** start DATASET RECORDS **
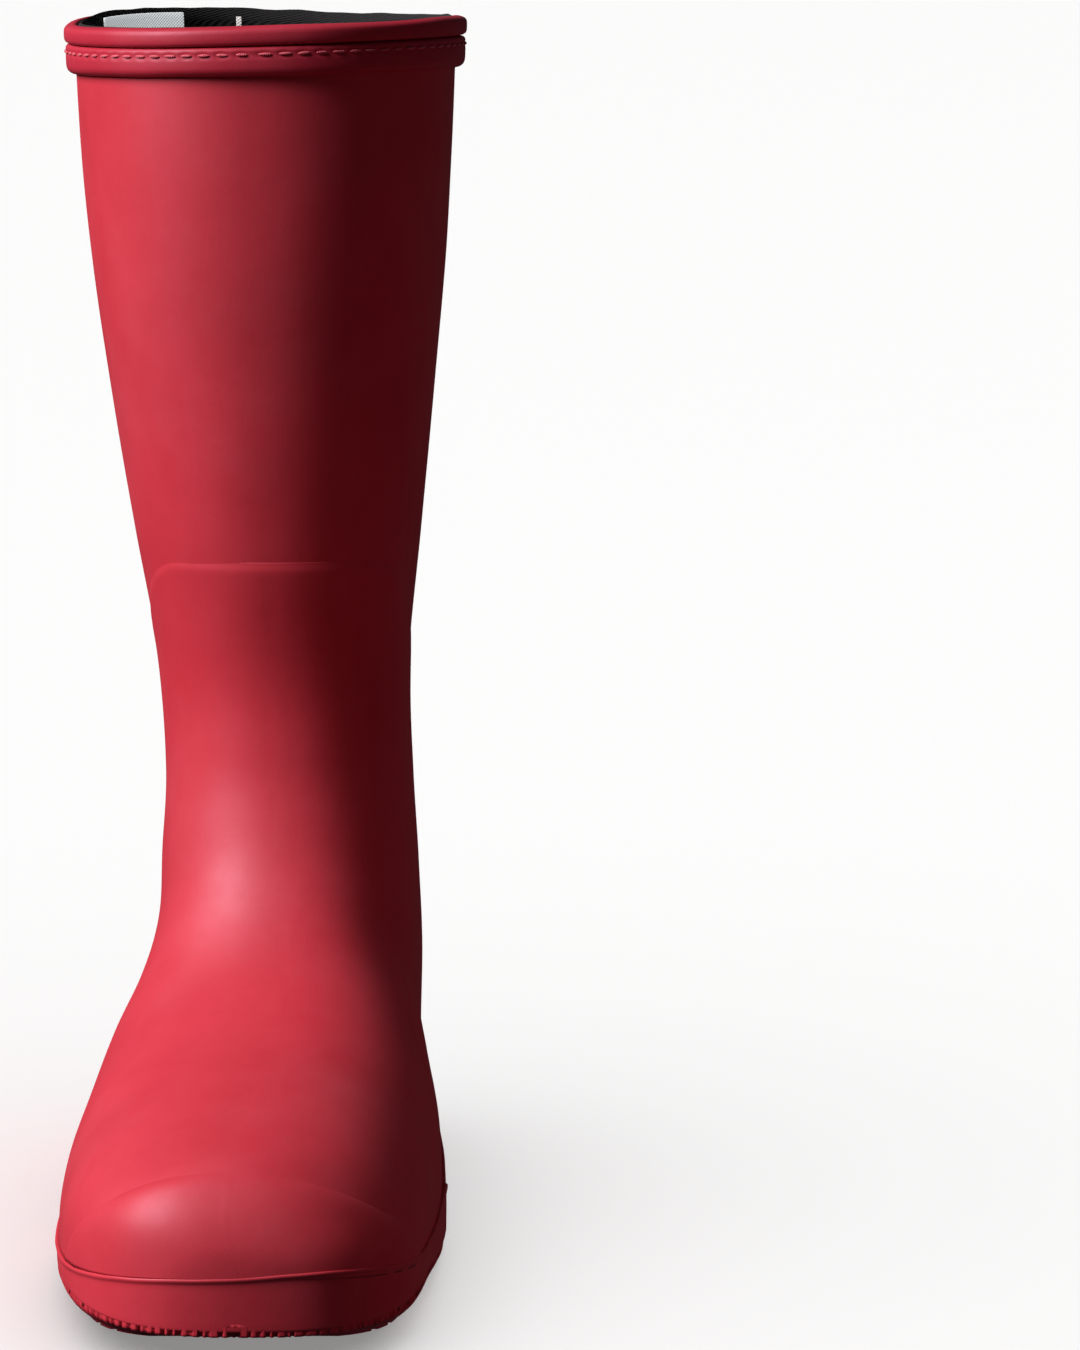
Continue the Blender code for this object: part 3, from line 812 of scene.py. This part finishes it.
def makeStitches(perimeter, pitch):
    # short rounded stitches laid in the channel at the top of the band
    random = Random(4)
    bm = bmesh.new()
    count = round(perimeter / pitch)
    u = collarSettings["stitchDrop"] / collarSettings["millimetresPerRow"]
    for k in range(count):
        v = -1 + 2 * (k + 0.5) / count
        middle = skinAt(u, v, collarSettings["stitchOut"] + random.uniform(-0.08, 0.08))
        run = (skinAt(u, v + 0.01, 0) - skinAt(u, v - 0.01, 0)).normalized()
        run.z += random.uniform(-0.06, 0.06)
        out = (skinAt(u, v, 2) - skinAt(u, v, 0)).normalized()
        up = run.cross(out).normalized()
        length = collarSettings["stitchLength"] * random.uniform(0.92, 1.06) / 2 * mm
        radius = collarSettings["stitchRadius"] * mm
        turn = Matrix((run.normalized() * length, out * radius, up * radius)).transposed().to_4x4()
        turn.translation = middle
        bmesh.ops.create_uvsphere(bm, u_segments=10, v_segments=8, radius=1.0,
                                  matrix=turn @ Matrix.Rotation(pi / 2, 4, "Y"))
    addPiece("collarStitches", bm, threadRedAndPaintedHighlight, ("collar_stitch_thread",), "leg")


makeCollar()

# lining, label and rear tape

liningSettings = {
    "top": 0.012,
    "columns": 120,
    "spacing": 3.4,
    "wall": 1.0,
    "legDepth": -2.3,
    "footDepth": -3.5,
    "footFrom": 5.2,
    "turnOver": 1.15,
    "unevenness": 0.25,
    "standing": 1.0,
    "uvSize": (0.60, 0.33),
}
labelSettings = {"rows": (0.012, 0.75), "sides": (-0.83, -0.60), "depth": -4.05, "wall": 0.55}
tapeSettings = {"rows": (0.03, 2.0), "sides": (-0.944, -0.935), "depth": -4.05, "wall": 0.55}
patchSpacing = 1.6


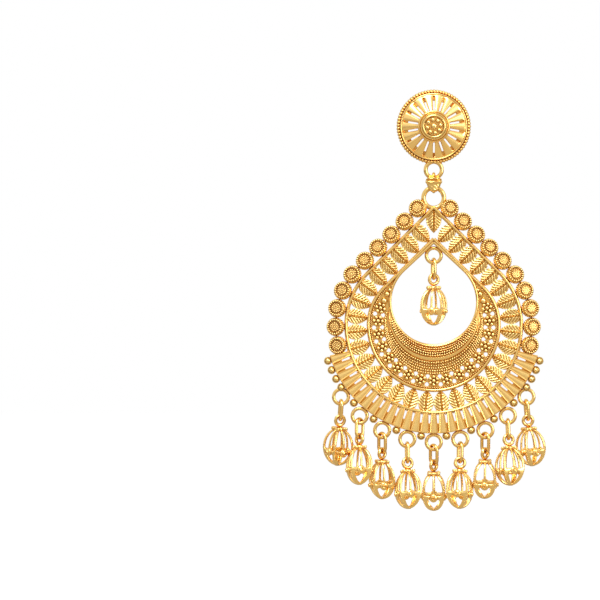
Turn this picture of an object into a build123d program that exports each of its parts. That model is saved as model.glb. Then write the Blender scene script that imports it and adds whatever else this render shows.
** end DATASET RECORDS **
PROBLEM REQUIREMENTS =
Return all of the entries word for word.

RESULT FOR THIS TASK =
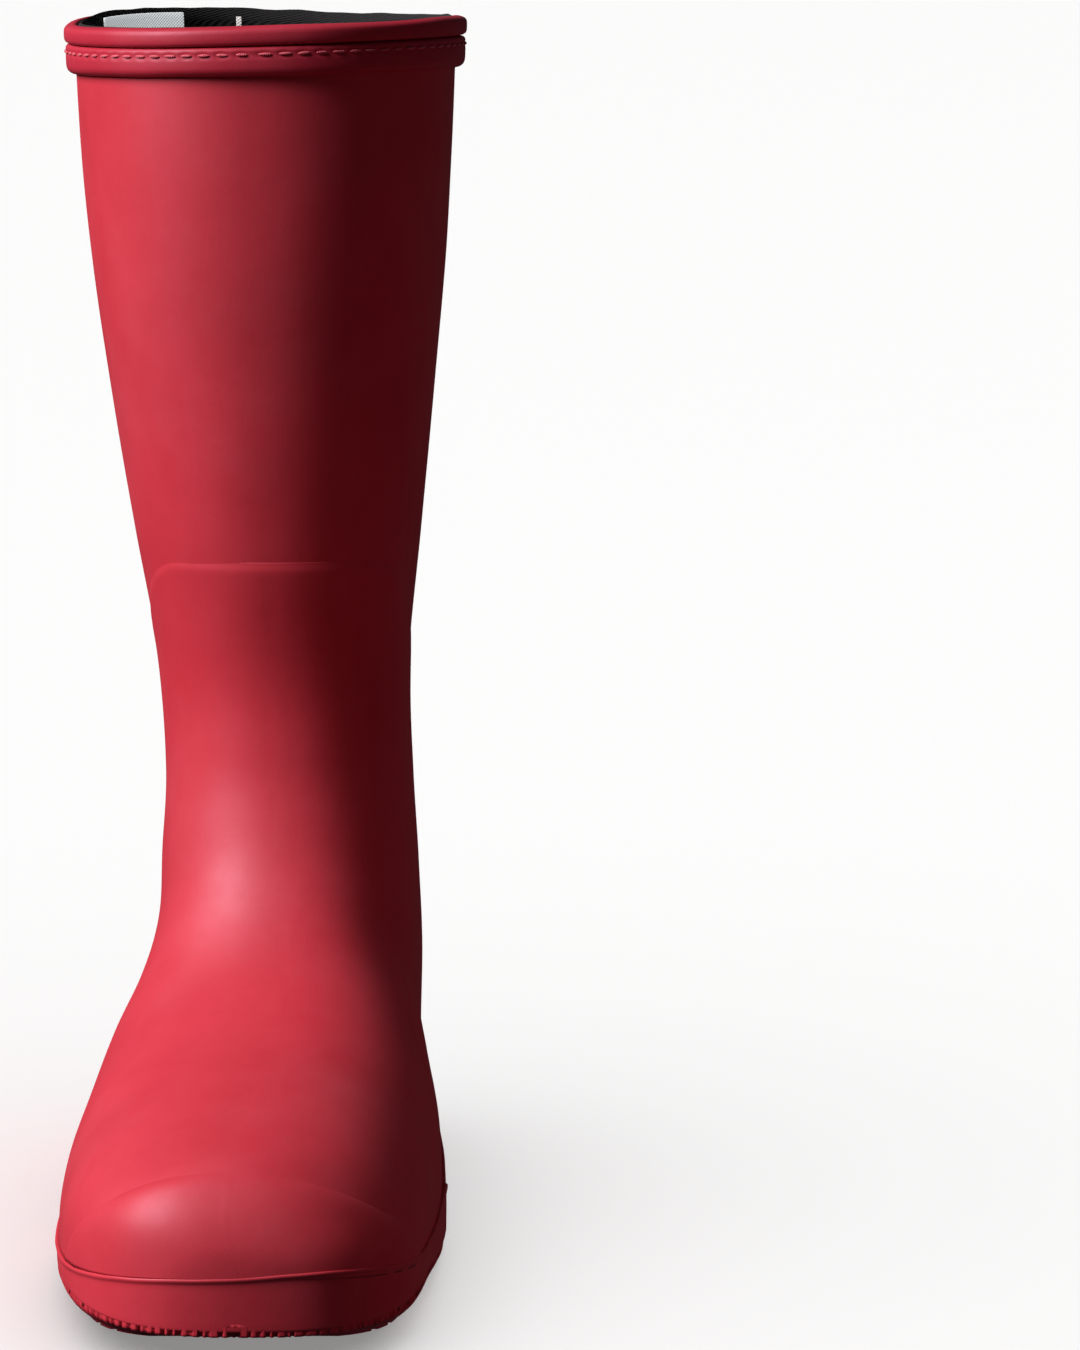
Continue the Blender code for this object: part 3, from line 812 of scene.py. This part finishes it.
def makeStitches(perimeter, pitch):
    # short rounded stitches laid in the channel at the top of the band
    random = Random(4)
    bm = bmesh.new()
    count = round(perimeter / pitch)
    u = collarSettings["stitchDrop"] / collarSettings["millimetresPerRow"]
    for k in range(count):
        v = -1 + 2 * (k + 0.5) / count
        middle = skinAt(u, v, collarSettings["stitchOut"] + random.uniform(-0.08, 0.08))
        run = (skinAt(u, v + 0.01, 0) - skinAt(u, v - 0.01, 0)).normalized()
        run.z += random.uniform(-0.06, 0.06)
        out = (skinAt(u, v, 2) - skinAt(u, v, 0)).normalized()
        up = run.cross(out).normalized()
        length = collarSettings["stitchLength"] * random.uniform(0.92, 1.06) / 2 * mm
        radius = collarSettings["stitchRadius"] * mm
        turn = Matrix((run.normalized() * length, out * radius, up * radius)).transposed().to_4x4()
        turn.translation = middle
        bmesh.ops.create_uvsphere(bm, u_segments=10, v_segments=8, radius=1.0,
                                  matrix=turn @ Matrix.Rotation(pi / 2, 4, "Y"))
    addPiece("collarStitches", bm, threadRedAndPaintedHighlight, ("collar_stitch_thread",), "leg")


makeCollar()

# lining, label and rear tape

liningSettings = {
    "top": 0.012,
    "columns": 120,
    "spacing": 3.4,
    "wall": 1.0,
    "legDepth": -2.3,
    "footDepth": -3.5,
    "footFrom": 5.2,
    "turnOver": 1.15,
    "unevenness": 0.25,
    "standing": 1.0,
    "uvSize": (0.60, 0.33),
}
labelSettings = {"rows": (0.012, 0.75), "sides": (-0.83, -0.60), "depth": -4.05, "wall": 0.55}
tapeSettings = {"rows": (0.03, 2.0), "sides": (-0.944, -0.935), "depth": -4.05, "wall": 0.55}
patchSpacing = 1.6


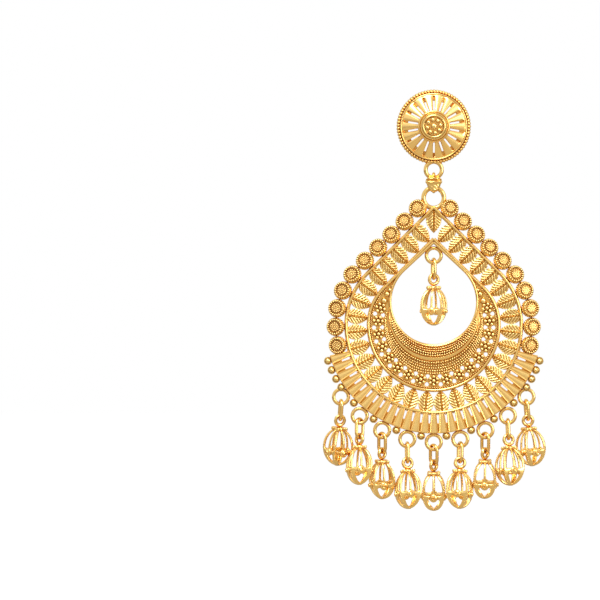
Turn this picture of an object into a build123d program that exports each of its parts. That model is saved as model.glb. Then write the Blender scene script that imports it and adds whatever else this render shows.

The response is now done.